Перелистывая сей, с позволения сказать, труд, заметил, что присутствуют своим полным отсутствием два великих Карло – Гоцци и Гольдони, сатирик и «отец европейской журналистики» Пьетро Аретино, поэт Лудовико Ариосто, Элеонора Дузе, Томмазо Сальвино, писатель и кратковременный правитель Республики Фиуме Габриеле Д’Аннунцио, основатель футуризма Маринетти, великий неаполитанец Эдуардо де Филиппо,... Не упомянут и Рудольф Валентино. А ведь, когда 23 августа 1926 года в нью-йоркской больнице от перитонита скончался тридцатиоднолетний «великий  экранный любовник», среди его  ярых поклонниц и поклонников прокатилась волна самоубийств. Кто из итальянцев может «похвастаться» подобного рода рекордом? Даже дуче послал на похороны соотечественника представительную делегацию своих чернорубашечников, возложивших от его имени венок с лаконично-претенциозной лентой «От Бенито». А главной недостаток книги синьора Спинези видится в том, что в ней не названы те два
 залихватских неаполитанца, которые лет 150 назад приучили американцев поедать пиццу. Воистину надо быть итальянцем, чтобы так вольно обращаться с великими итальянцами!
По какому принципу строилась этот опус? Согласно ли утверждению итальянского писателя Массимо Бонтемпелли: «Действительно выдающимся человеком может стать лишь тот, кто в повседневной жизни способен оставаться человеком обыкновенным», или дефиниции корсиканцы Бонапарта: «Гениальные люди – это метеоры, призванные сгореть, чтобы озарить свой век»? Тогда почему обделен вниманием, приговоренный к сожжению на костре Джордано Бруно? Хотя, что тут гадать! Неплохо бы повторить слова итальянца № 48 Мандзони: «Действовать без правил – самое трудное и утомительное занятие». От себя добавлю: судить действия без правил утомительно вдвойне!
Впрочем, в галереи Уффици существует особливый «список»: в виде статуй. Некоторых  из них С.Спинези не включил в свою книгу.



Св. Антоний.

Врач Франческо Реди

Анатом Паоло Масканьи.

Андреа Чезальпино.

 «Проигнорирован» св. Антонио, «исключен» врач Франческо Реди, «не упоминаются» анатом Паоло Масканьи, Андреа Чезальпино, в честь которого назван род растений цезальпиния, живописец, скульптор Андреа Орканья, «отец криптогамии» Пьера Антонио Микели, государственный деятель и историк Франческо Гвиччардини, наконец, глава Флорентийской республики, величайший меценат Лоренцо ди Пьеро де Медичи «Великолепный»…

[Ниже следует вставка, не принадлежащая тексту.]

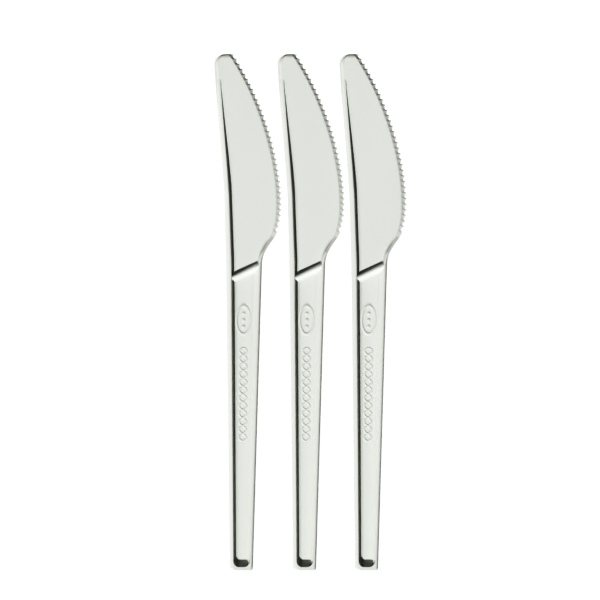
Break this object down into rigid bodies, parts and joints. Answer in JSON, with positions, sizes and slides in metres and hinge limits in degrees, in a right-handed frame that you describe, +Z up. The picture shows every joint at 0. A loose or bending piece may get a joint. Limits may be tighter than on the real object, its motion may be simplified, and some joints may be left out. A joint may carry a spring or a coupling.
{
  "type": "plastic cutlery pack",
  "caption": "Set of light disposable table knives lying side by side, with rimmed handles, ribbed blades and toothed edges, for cutting food at take-away meals.",
  "frame": {"origin": "centre of the set's footprint, on the surface that the knives lie on", "axes": "+Y along the knives from handle ends to tips, +X across the set towards the cutting edges, +Z up from the surface"},
  "size_m": [0.0614, 0.165, 0.004],
  "materials": {
    "moulded_plastic": "glossy white moulded plastic with a faint grey-green warmth, smooth from the mould"
  },
  "bodies": {
    "root": {"knife_left": "moulded_plastic", "knife_middle": "moulded_plastic", "knife_right": "moulded_plastic"}
  },
  "joints": []
}
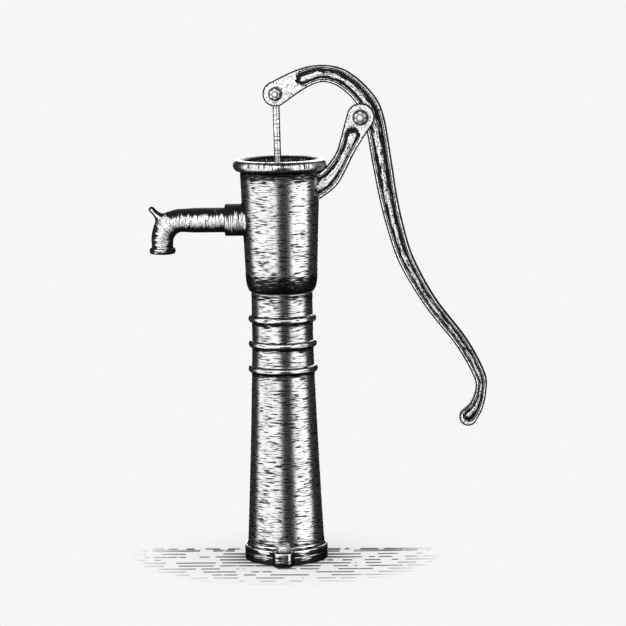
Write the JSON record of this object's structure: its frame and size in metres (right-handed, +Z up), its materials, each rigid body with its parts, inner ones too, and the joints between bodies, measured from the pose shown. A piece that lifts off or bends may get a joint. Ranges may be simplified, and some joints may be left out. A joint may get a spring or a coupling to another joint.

Живописец и скульптор Андреа Орканья.

Лоренцо ди Пьеро де Медичи «Великолепный».

Но не спорить же мне, армянину, живущему в Сан-Франциско, с итальянцем по поводу «100 итальянцев, оказавших влияние на культуру, науку и политику». И в самом деле, какое мне дело до этой книги!.. Ну, во-первых, по данным ДНК в моих жилах течет 8% итальянской крови (какой-то мой дальний предок уволок красавицу-неаполитанку в Эрзерум. Не мудрено: всех моих предков ласково звали Акоп джанами). Во-вторых, подобные списки вносят историческую путаницу. И, в-третьих, прогуливаясь по галерее Уффици,  держа в руках многостраничный опус С.Спинези, в который раз осознал: не следует втискивать красоту мира, в данном случае величие Италии, в сомнительные «сотни». А в доказательство моей правоты предлагаю фотографии скульптур некоторых великих итальянцев, но уже по версии «Галереи Уффици», которые, увы, не вошли в список С.Спинези. Знание, конечно же, – сила. При этом не стоит забывать, что усеченное знание делает людей полуобразованными. И главное соображение: в этой сотне первый номер отведен Галилео Галилею, а последний – Мадонне. Кажется, наглядно проглядывается, согласно С.Спинези, «эволюция» ценностей. А это уже не только итальянская проблема. Или я ошибаюсь?